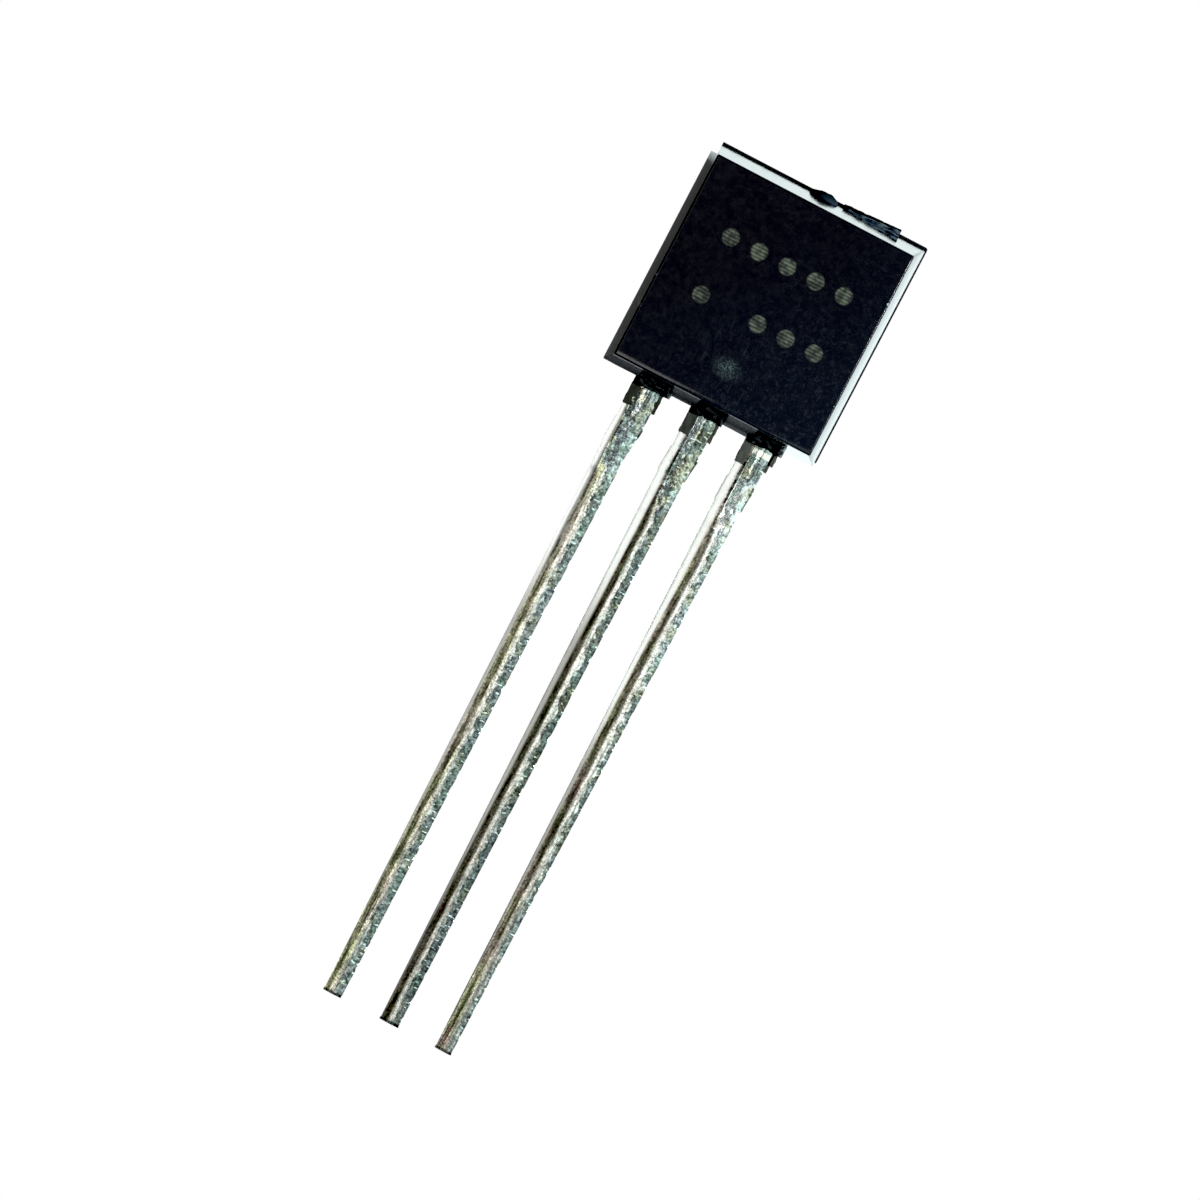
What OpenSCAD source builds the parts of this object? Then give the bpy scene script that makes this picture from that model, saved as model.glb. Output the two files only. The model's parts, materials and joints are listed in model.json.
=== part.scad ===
// Small plastic transistor in a TO-92 package: three flat tinned leads, one of them with
// the pad that carries the chip, and a half-round resin body moulded around them.
//
// The pieces are drawn in the body's own frame: X runs across the leads, Y from the leads
// to the top of the body, and Z out of the flat face. Z = 0 is the middle plane of the
// leads, where the two halves of the mould meet, and Y = 0 is the foot of the body there.
// The finished part then lies as it comes to rest: on the lower edge of its round back and
// on its three lead tips, with the flat face up.

/* [Body] */
// Width of the body where the mould parts
body_w = 4.73; // [4.4:0.01:5.2]
// Height of the body where the mould parts
body_h = 4.89; // [4.6:0.01:5.4]
// Depth of the front half, from the middle of the leads to the flat face
front_d = 1.5; // [1.35:0.01:1.8]
// Slope of the two sides of the front half, in degrees
side_draft = 6; // [3:0.5:9]
// Slope of the top and of the foot, in degrees
end_draft = 7.5; // [4:0.5:10]
// Step to the right from the front half to the back half, where the mould didn't quite meet
step_x = 0.05; // [0.02:0.01:0.1]
// Step upwards from the front half to the back half
step_y = 0.07; // [0.02:0.01:0.1]
// Width of the slanted upper corner above the first lead
corner_w = 0.14; // [0.08:0.01:0.3]
// Height of that slanted corner
corner_h = 0.2; // [0.1:0.01:0.4]

/* [Leads] */
// Distance from one lead to the next
pitch = 1.27; // [1.15:0.01:1.35]
// Thickness of the leads
lead_t = 0.4; // [0.35:0.01:0.45]
// Length of a lead below the body
lead_len = 13.9; // [8:0.1:20]
// Width of a lead where it leaves the body
root_w = 0.64; // [0.56:0.01:0.7]
// Width of a lead at its tip
tip_w = 0.4; // [0.3:0.01:0.5]
// Distance from the body to the cut tie bar
tie_gap = 0.92; // [0.8:0.01:1.2]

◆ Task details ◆
Output the complete data exactly as written.

◆ Right answer ◆
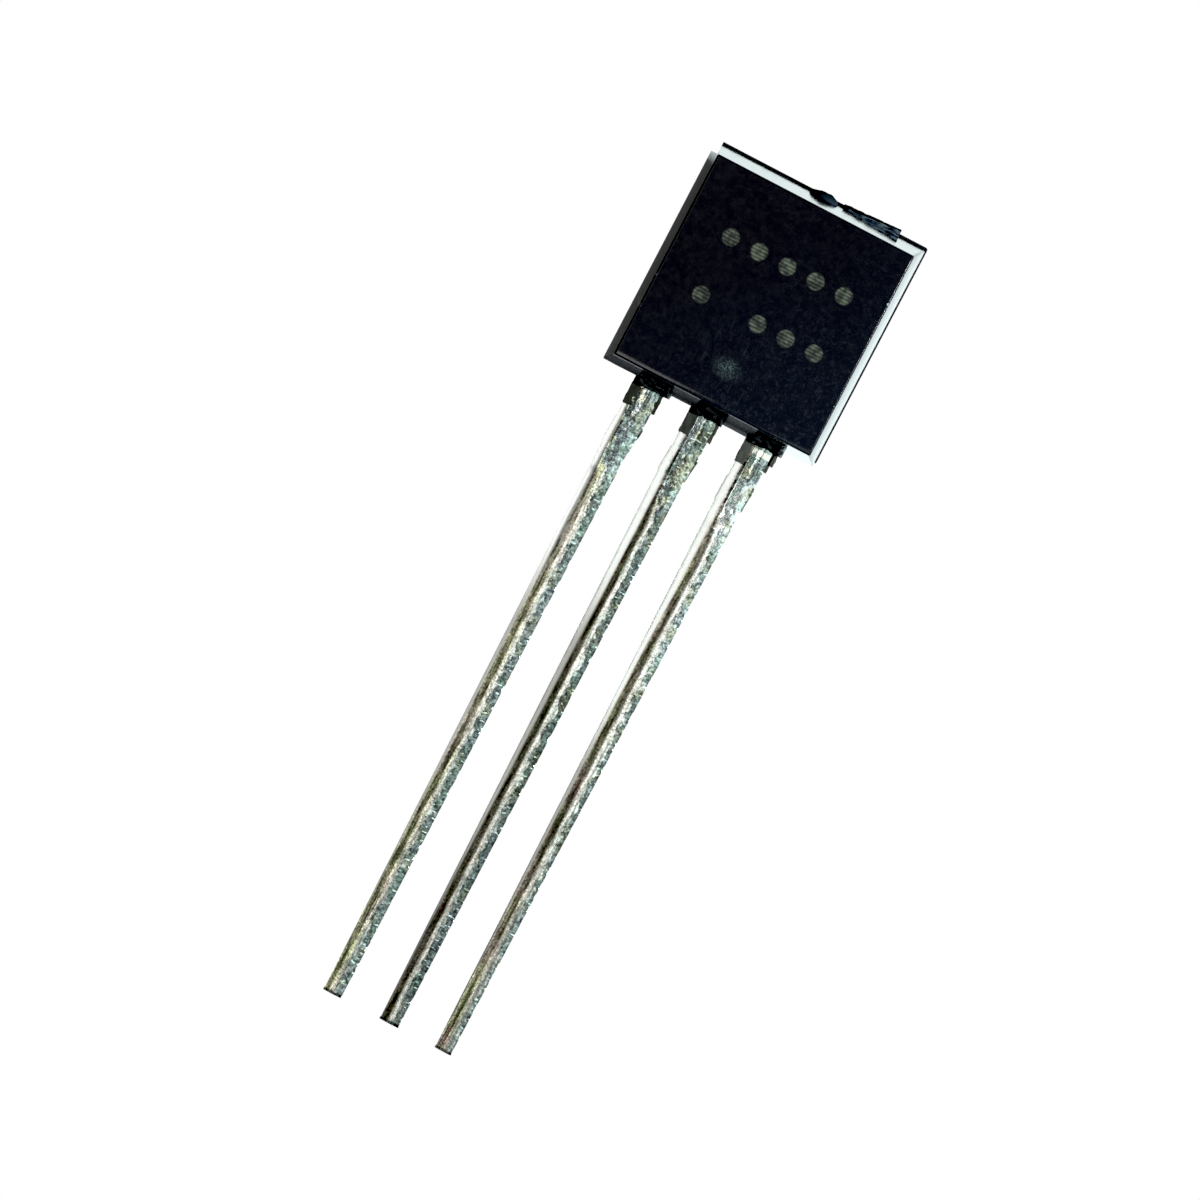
What OpenSCAD source builds the parts of this object? Then give the bpy scene script that makes this picture from that model, saved as model.glb. Output the two files only. The model's parts, materials and joints are listed in model.json.
=== part.scad ===
// Small plastic transistor in a TO-92 package: three flat tinned leads, one of them with
// the pad that carries the chip, and a half-round resin body moulded around them.
//
// The pieces are drawn in the body's own frame: X runs across the leads, Y from the leads
// to the top of the body, and Z out of the flat face. Z = 0 is the middle plane of the
// leads, where the two halves of the mould meet, and Y = 0 is the foot of the body there.
// The finished part then lies as it comes to rest: on the lower edge of its round back and
// on its three lead tips, with the flat face up.

/* [Body] */
// Width of the body where the mould parts
body_w = 4.73; // [4.4:0.01:5.2]
// Height of the body where the mould parts
body_h = 4.89; // [4.6:0.01:5.4]
// Depth of the front half, from the middle of the leads to the flat face
front_d = 1.5; // [1.35:0.01:1.8]
// Slope of the two sides of the front half, in degrees
side_draft = 6; // [3:0.5:9]
// Slope of the top and of the foot, in degrees
end_draft = 7.5; // [4:0.5:10]
// Step to the right from the front half to the back half, where the mould didn't quite meet
step_x = 0.05; // [0.02:0.01:0.1]
// Step upwards from the front half to the back half
step_y = 0.07; // [0.02:0.01:0.1]
// Width of the slanted upper corner above the first lead
corner_w = 0.14; // [0.08:0.01:0.3]
// Height of that slanted corner
corner_h = 0.2; // [0.1:0.01:0.4]

/* [Leads] */
// Distance from one lead to the next
pitch = 1.27; // [1.15:0.01:1.35]
// Thickness of the leads
lead_t = 0.4; // [0.35:0.01:0.45]
// Length of a lead below the body
lead_len = 13.9; // [8:0.1:20]
// Width of a lead where it leaves the body
root_w = 0.64; // [0.56:0.01:0.7]
// Width of a lead at its tip
tip_w = 0.4; // [0.3:0.01:0.5]
// Distance from the body to the cut tie bar
tie_gap = 0.92; // [0.8:0.01:1.2]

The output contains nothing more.